***** PROVIDED DATA *****
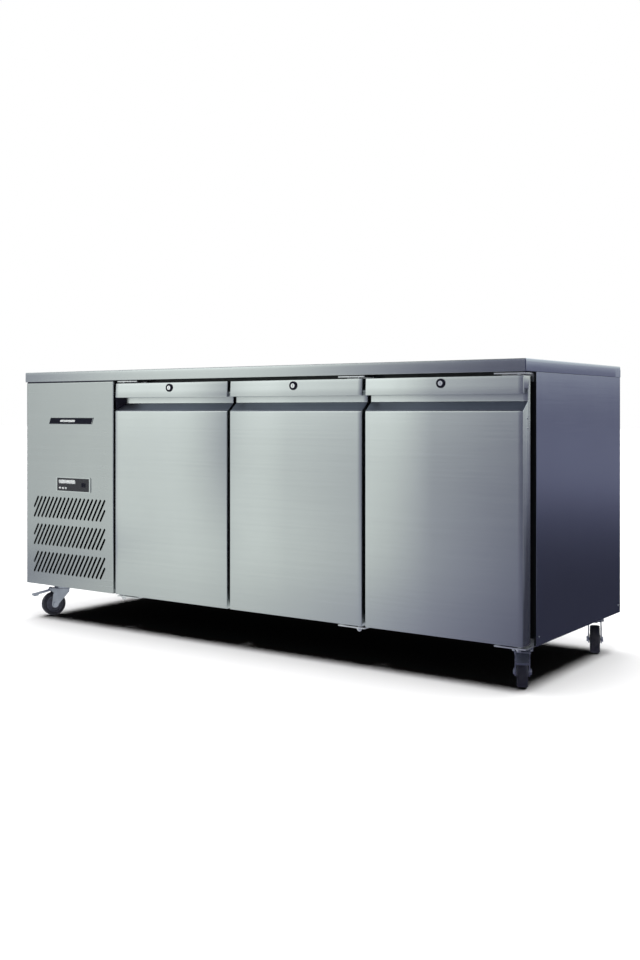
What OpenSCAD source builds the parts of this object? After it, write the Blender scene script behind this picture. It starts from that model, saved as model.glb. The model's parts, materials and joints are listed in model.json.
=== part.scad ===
// Three-door undercounter refrigerator on castors, with a machine compartment at the left end.
// Millimetres, +Z up. The origin is on the floor under the middle of the worktop; the doors face -Y.

/* [Overall size] */
// Length of the worktop from end to end
overall_w = 1860; // [1500:5:2300]
// Depth of the worktop from front to back
overall_d = 670; // [550:5:820]
// Height of the worktop above the floor
overall_h = 842; // [690:1:1020]

/* [Worktop] */
// Height of the worktop's rim
worktop_t = 33; // [20:1:60]
// Thickness of the worktop's sheet
worktop_sheet = 1.5; // [1:0.1:3]
// Width of the lips folded in under the rim
worktop_lip = 16; // [8:1:40]

/* [Cabinet] */
// Height of the cabinet's underside above the floor
castor_h = 113; // [104:1:150]
// Thickness of the foam walls
wall_t = 50; // [38:1:65]
// Thickness of the outer panels and of the liner
sheet_t = 1; // [0.6:0.1:2]
// Distance from the worktop's front edge back to the cabinet's front face
frame_setback = 65; // [62:1:90]
// Depth of the posts between the door openings
post_d = 40; // [25:1:60]
// Thickness of the foam wall beside the machine compartment
bulkhead_t = 45; // [30:1:60]
// Width of the space for the evaporator
evaporator_bay = 92; // [84:1:140]

/* [Doors] */
// Gap between neighbouring doors
door_gap = 11.1; // [10:0.1:16]
// Gap between the last door and the worktop's right end
door_margin = 9.8; // [9:0.1:20]
// Gap between the machine panel and the first door
panel_gap = 9.7; // [9.5:0.1:16]
// Gap between the doors and the worktop
door_top_gap = 9.5; // [9:0.5:20]
// Height of the doors' lower edge above the cabinet's underside
door_bottom_gap = 6; // [5.5:0.5:20]
// Distance of the door fronts behind the worktop's front edge
door_setback = 3.5; // [3:0.5:6]
// Thickness of a door without its gasket
door_t = 43.5; // [41:0.5:50]
// Thickness of a door's folded skin
skin_t = 1.2; // [0.8:0.1:2]
// Distance from a door's edge to its gasket
gasket_inset = 22; // [21:1:30]
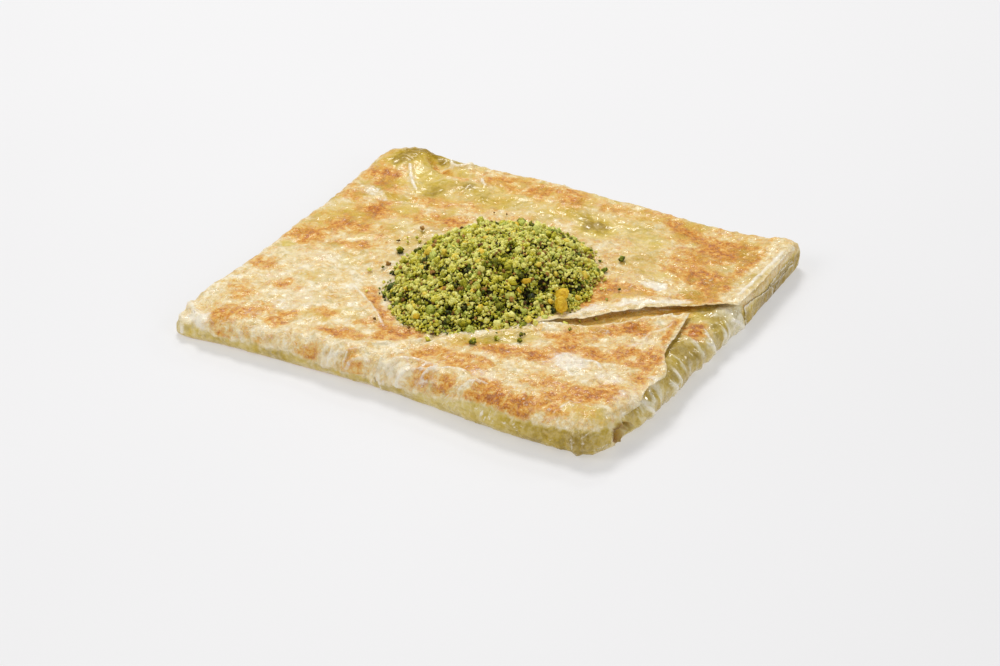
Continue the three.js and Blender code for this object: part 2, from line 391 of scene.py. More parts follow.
FLAP_ROOT = plan_share(-0.05, -0.85)
FLAPS_PART = plan_share(0.4, -0.3)
NOTCH = plan_share(0.8, 0.05)  # where the front flap's rim ends beside its turned-up free corner
FREE_CORNER = plan_share(0.86, 0.1)
GAP_END = plan_share(1.03, 0.3)

SEAM = bowed_line(FLAP_ROOT, FLAPS_PART, 3)
FRONT_RIM = bowed_line(FLAPS_PART, NOTCH, -5)
FRONT_TIP = SmoothLine((NOTCH, plan_share(0.82, 0.02), FREE_CORNER), smooth=False)
FRONT_SIDE = SmoothLine(
    (
        FREE_CORNER, plan_share(0.89, -0.1), plan_share(0.92, -0.3), plan_share(0.99, -0.45),
        plan_share(0.97, -0.6), plan_share(0.98, -0.75),
    ),
    1.2,
)
BACK_RIM = bowed_line(FLAPS_PART, GAP_END, 3)
# The torn, stepped end of the outer skin on the open side near the front corner, as (y, z).
CORNER_TEAR = SmoothLine(
    ((-26, 7), (-50, 8), (-60, 13), (-76, 13), (-76, 10), (-83, 10), (-83, 6), (-92, 6), (-92, -3)),
    smooth=False,
)

FAR = 130.0
GAP = Outline(
    FRONT_RIM, FRONT_TIP, FRONT_SIDE,
    ((HALF_LENGTH, -FAR), (FAR, -FAR), (FAR, GAP_END[1])), BACK_RIM.reversed(),
)
FRONT_FLAP = Outline(SEAM, FRONT_RIM, FRONT_TIP, FRONT_SIDE, ((FAR, -71), (FAR, -FAR), (-7, -FAR)))
BACK_FLAP = Outline(BACK_RIM, ((FAR, GAP_END[1]), (FAR, FAR), (0, FAR), (0, -60)))
CORNER_SKIN = Outline(CORNER_TEAR, ((-FAR, -3), (-FAR, FAR), (-26, FAR)))


# ------------------------------------------------------------------ wrinkles, creases and hollows


class Sheet(Enum):
    """The plane in which a crease's points are given."""

    TOP = (0, 1)
    FRONT = (0, 2)
    SIDE = (1, 2)


@dataclass(frozen=True)
class Crease:
    """A raised fold of the skin along a line, or a furrow if its height is negative. Its pale value whitens
    the crest: partly flaky white, partly a painted highlight.
    """

    points: tuple[Plan, ...]
    width: float
    height: float
    pale: float = 0.0
    sheet: Sheet = Sheet.TOP


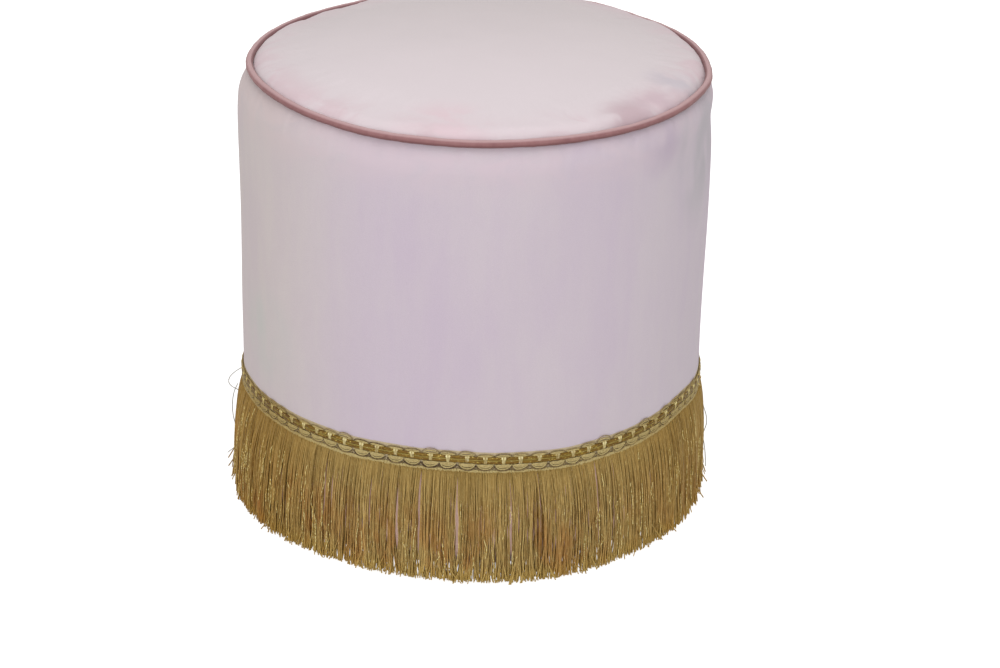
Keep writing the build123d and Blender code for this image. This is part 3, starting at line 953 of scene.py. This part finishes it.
finishes = {
    "side": side_velvet(),
    "seat": seat_velvet(),
    "piping": piping_velvet(),
    "tape": tape_material(),
    "cord": thread_material(
        "dark_gold_cord", (84, 54, 6), (152, 120, 28), (228, 204, 104),
        tone=0.42, spark_share=0.13, metallic=0.25, scale=(260, 260, 700),
    ),
    "middle": thread_material(
        "bright_gold_cord", (120, 100, 36), (196, 176, 92), (240, 226, 160),
        metallic=0.2, scale=(300, 300, 500),
    ),
    "bar": thread_material(
        "pale_gold_wrap", (150, 122, 56), (240, 230, 172), (255, 252, 226),
        tone="tone", spark_share=0.08, scale=(900, 900, 200),
    ),
    "gimp": thread_material(
        "gimp_thread", (160, 138, 80), (214, 198, 140), (240, 230, 176),
        spark_share=0.06, scale=(800, 800, 800),
    ),
    "gimp_edge": thread_material(
        "gimp_edging", (70, 48, 20), (188, 164, 106), (206, 186, 126),
        tone="tone", spark_share=0.03, metallic=0.0, scale=(800, 800, 800),
    ),
    "glint": thread_material(
        "bright_fringe_thread", (142, 108, 38), (216, 188, 98), (242, 226, 158),
        spark_share=0.24, scale=(500, 500, 260), side_shading=(1, 0.96, 0.86, 1),
    ),
    "fringe": fringe_material(),
    "stray": thread_material(
        "stray_thread", (160, 160, 152), (222, 224, 220), (255, 255, 250), side_shading=(1, 1, 1, 1)
    ),
    "lining": cloth_material("dust_cloth", (20, 20, 22), (46, 46, 50), 900.0),
    "cotton": cloth_material("cotton_cord", (205, 198, 180), (236, 230, 214), 500.0),
    "plywood": wood_material("plywood", (214, 186, 142), (178, 142, 96), (9, 70, 400)),
    "batten": wood_material("pine_batten", (224, 194, 146), (190, 146, 92), (90, 90, 7)),
    "hardboard": wood_material("hardboard", (128, 94, 64), (98, 68, 44), (300, 300, 300)),
    "plastic": plain_material("glide_plastic", (22, 22, 23), (38, 38, 40), 160.0, 0.42),
    "steel": plain_material("zinc_steel", (170, 170, 166), (196, 194, 186), 420.0, 0.34, 0.9),
}

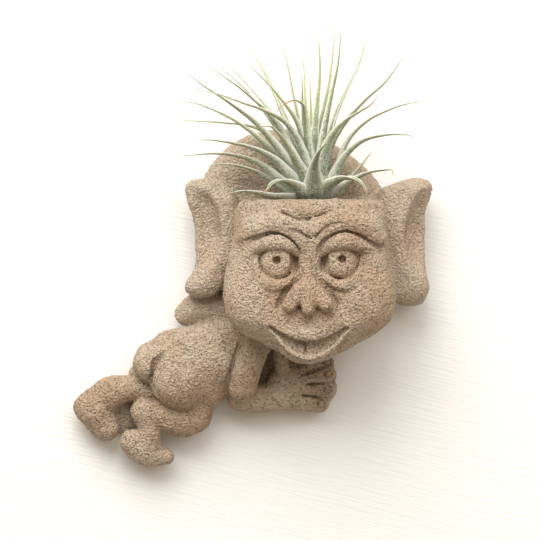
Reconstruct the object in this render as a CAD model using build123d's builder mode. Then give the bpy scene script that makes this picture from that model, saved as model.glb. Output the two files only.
*****
**WHAT NEEDS TO BE DONE**: Print the whole listing again, exactly.

**EXERCISE SOLUTION**:
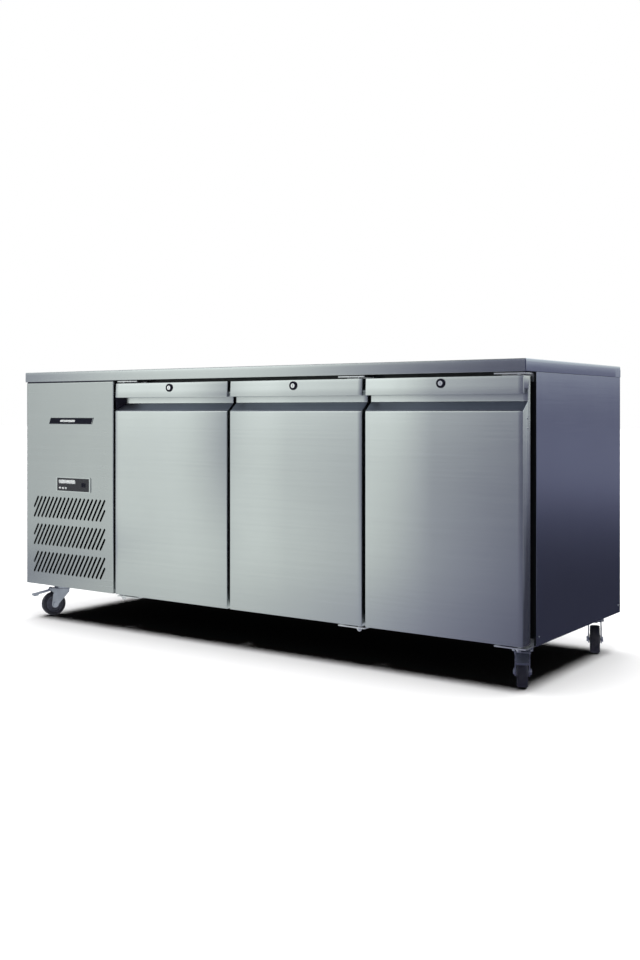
What OpenSCAD source builds the parts of this object? After it, write the Blender scene script behind this picture. It starts from that model, saved as model.glb. The model's parts, materials and joints are listed in model.json.
=== part.scad ===
// Three-door undercounter refrigerator on castors, with a machine compartment at the left end.
// Millimetres, +Z up. The origin is on the floor under the middle of the worktop; the doors face -Y.

/* [Overall size] */
// Length of the worktop from end to end
overall_w = 1860; // [1500:5:2300]
// Depth of the worktop from front to back
overall_d = 670; // [550:5:820]
// Height of the worktop above the floor
overall_h = 842; // [690:1:1020]

/* [Worktop] */
// Height of the worktop's rim
worktop_t = 33; // [20:1:60]
// Thickness of the worktop's sheet
worktop_sheet = 1.5; // [1:0.1:3]
// Width of the lips folded in under the rim
worktop_lip = 16; // [8:1:40]

/* [Cabinet] */
// Height of the cabinet's underside above the floor
castor_h = 113; // [104:1:150]
// Thickness of the foam walls
wall_t = 50; // [38:1:65]
// Thickness of the outer panels and of the liner
sheet_t = 1; // [0.6:0.1:2]
// Distance from the worktop's front edge back to the cabinet's front face
frame_setback = 65; // [62:1:90]
// Depth of the posts between the door openings
post_d = 40; // [25:1:60]
// Thickness of the foam wall beside the machine compartment
bulkhead_t = 45; // [30:1:60]
// Width of the space for the evaporator
evaporator_bay = 92; // [84:1:140]

/* [Doors] */
// Gap between neighbouring doors
door_gap = 11.1; // [10:0.1:16]
// Gap between the last door and the worktop's right end
door_margin = 9.8; // [9:0.1:20]
// Gap between the machine panel and the first door
panel_gap = 9.7; // [9.5:0.1:16]
// Gap between the doors and the worktop
door_top_gap = 9.5; // [9:0.5:20]
// Height of the doors' lower edge above the cabinet's underside
door_bottom_gap = 6; // [5.5:0.5:20]
// Distance of the door fronts behind the worktop's front edge
door_setback = 3.5; // [3:0.5:6]
// Thickness of a door without its gasket
door_t = 43.5; // [41:0.5:50]
// Thickness of a door's folded skin
skin_t = 1.2; // [0.8:0.1:2]
// Distance from a door's edge to its gasket
gasket_inset = 22; // [21:1:30]
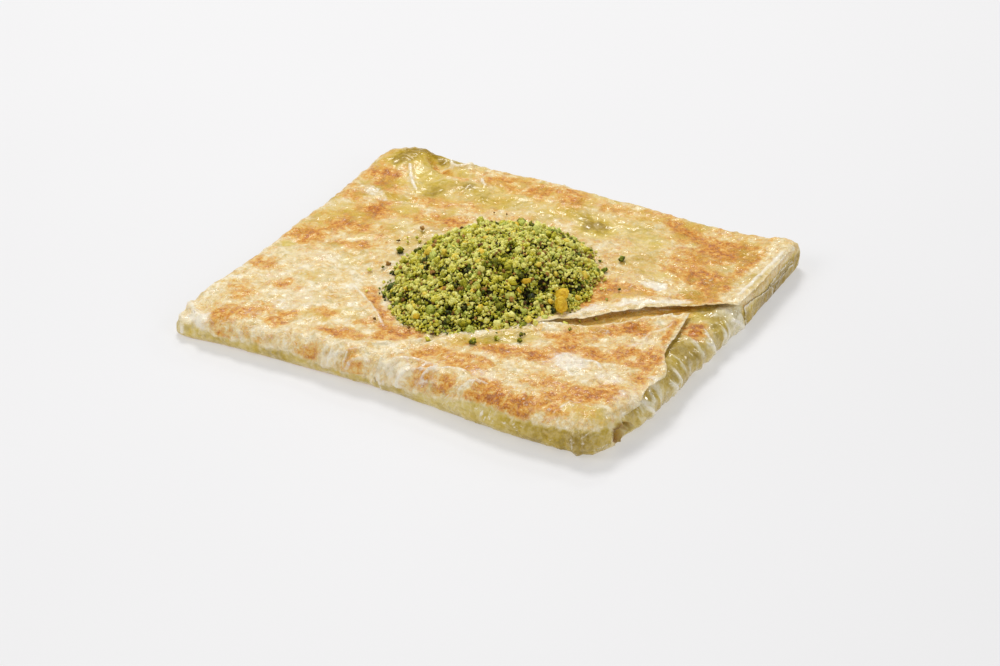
Continue the three.js and Blender code for this object: part 2, from line 391 of scene.py. More parts follow.
FLAP_ROOT = plan_share(-0.05, -0.85)
FLAPS_PART = plan_share(0.4, -0.3)
NOTCH = plan_share(0.8, 0.05)  # where the front flap's rim ends beside its turned-up free corner
FREE_CORNER = plan_share(0.86, 0.1)
GAP_END = plan_share(1.03, 0.3)

SEAM = bowed_line(FLAP_ROOT, FLAPS_PART, 3)
FRONT_RIM = bowed_line(FLAPS_PART, NOTCH, -5)
FRONT_TIP = SmoothLine((NOTCH, plan_share(0.82, 0.02), FREE_CORNER), smooth=False)
FRONT_SIDE = SmoothLine(
    (
        FREE_CORNER, plan_share(0.89, -0.1), plan_share(0.92, -0.3), plan_share(0.99, -0.45),
        plan_share(0.97, -0.6), plan_share(0.98, -0.75),
    ),
    1.2,
)
BACK_RIM = bowed_line(FLAPS_PART, GAP_END, 3)
# The torn, stepped end of the outer skin on the open side near the front corner, as (y, z).
CORNER_TEAR = SmoothLine(
    ((-26, 7), (-50, 8), (-60, 13), (-76, 13), (-76, 10), (-83, 10), (-83, 6), (-92, 6), (-92, -3)),
    smooth=False,
)

FAR = 130.0
GAP = Outline(
    FRONT_RIM, FRONT_TIP, FRONT_SIDE,
    ((HALF_LENGTH, -FAR), (FAR, -FAR), (FAR, GAP_END[1])), BACK_RIM.reversed(),
)
FRONT_FLAP = Outline(SEAM, FRONT_RIM, FRONT_TIP, FRONT_SIDE, ((FAR, -71), (FAR, -FAR), (-7, -FAR)))
BACK_FLAP = Outline(BACK_RIM, ((FAR, GAP_END[1]), (FAR, FAR), (0, FAR), (0, -60)))
CORNER_SKIN = Outline(CORNER_TEAR, ((-FAR, -3), (-FAR, FAR), (-26, FAR)))


# ------------------------------------------------------------------ wrinkles, creases and hollows


class Sheet(Enum):
    """The plane in which a crease's points are given."""

    TOP = (0, 1)
    FRONT = (0, 2)
    SIDE = (1, 2)


@dataclass(frozen=True)
class Crease:
    """A raised fold of the skin along a line, or a furrow if its height is negative. Its pale value whitens
    the crest: partly flaky white, partly a painted highlight.
    """

    points: tuple[Plan, ...]
    width: float
    height: float
    pale: float = 0.0
    sheet: Sheet = Sheet.TOP


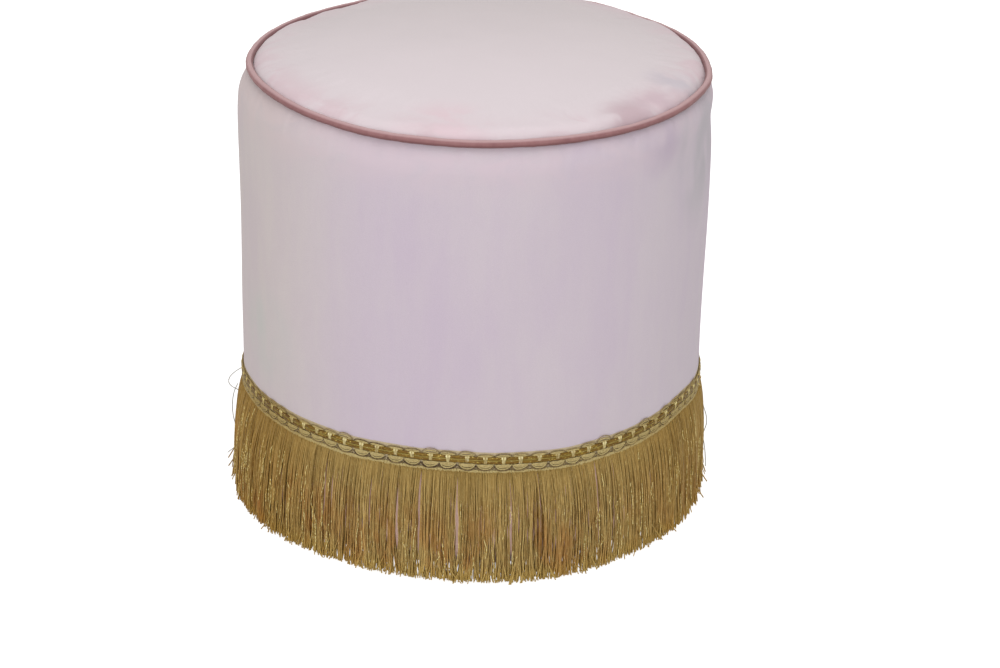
Keep writing the build123d and Blender code for this image. This is part 3, starting at line 953 of scene.py. This part finishes it.
finishes = {
    "side": side_velvet(),
    "seat": seat_velvet(),
    "piping": piping_velvet(),
    "tape": tape_material(),
    "cord": thread_material(
        "dark_gold_cord", (84, 54, 6), (152, 120, 28), (228, 204, 104),
        tone=0.42, spark_share=0.13, metallic=0.25, scale=(260, 260, 700),
    ),
    "middle": thread_material(
        "bright_gold_cord", (120, 100, 36), (196, 176, 92), (240, 226, 160),
        metallic=0.2, scale=(300, 300, 500),
    ),
    "bar": thread_material(
        "pale_gold_wrap", (150, 122, 56), (240, 230, 172), (255, 252, 226),
        tone="tone", spark_share=0.08, scale=(900, 900, 200),
    ),
    "gimp": thread_material(
        "gimp_thread", (160, 138, 80), (214, 198, 140), (240, 230, 176),
        spark_share=0.06, scale=(800, 800, 800),
    ),
    "gimp_edge": thread_material(
        "gimp_edging", (70, 48, 20), (188, 164, 106), (206, 186, 126),
        tone="tone", spark_share=0.03, metallic=0.0, scale=(800, 800, 800),
    ),
    "glint": thread_material(
        "bright_fringe_thread", (142, 108, 38), (216, 188, 98), (242, 226, 158),
        spark_share=0.24, scale=(500, 500, 260), side_shading=(1, 0.96, 0.86, 1),
    ),
    "fringe": fringe_material(),
    "stray": thread_material(
        "stray_thread", (160, 160, 152), (222, 224, 220), (255, 255, 250), side_shading=(1, 1, 1, 1)
    ),
    "lining": cloth_material("dust_cloth", (20, 20, 22), (46, 46, 50), 900.0),
    "cotton": cloth_material("cotton_cord", (205, 198, 180), (236, 230, 214), 500.0),
    "plywood": wood_material("plywood", (214, 186, 142), (178, 142, 96), (9, 70, 400)),
    "batten": wood_material("pine_batten", (224, 194, 146), (190, 146, 92), (90, 90, 7)),
    "hardboard": wood_material("hardboard", (128, 94, 64), (98, 68, 44), (300, 300, 300)),
    "plastic": plain_material("glide_plastic", (22, 22, 23), (38, 38, 40), 160.0, 0.42),
    "steel": plain_material("zinc_steel", (170, 170, 166), (196, 194, 186), 420.0, 0.34, 0.9),
}

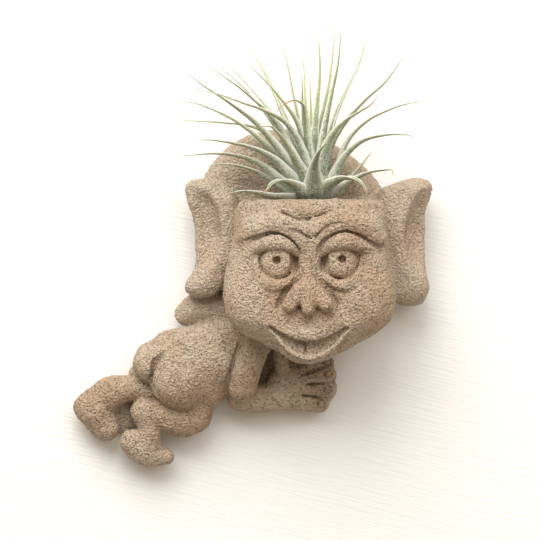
Reconstruct the object in this render as a CAD model using build123d's builder mode. Then give the bpy scene script that makes this picture from that model, saved as model.glb. Output the two files only.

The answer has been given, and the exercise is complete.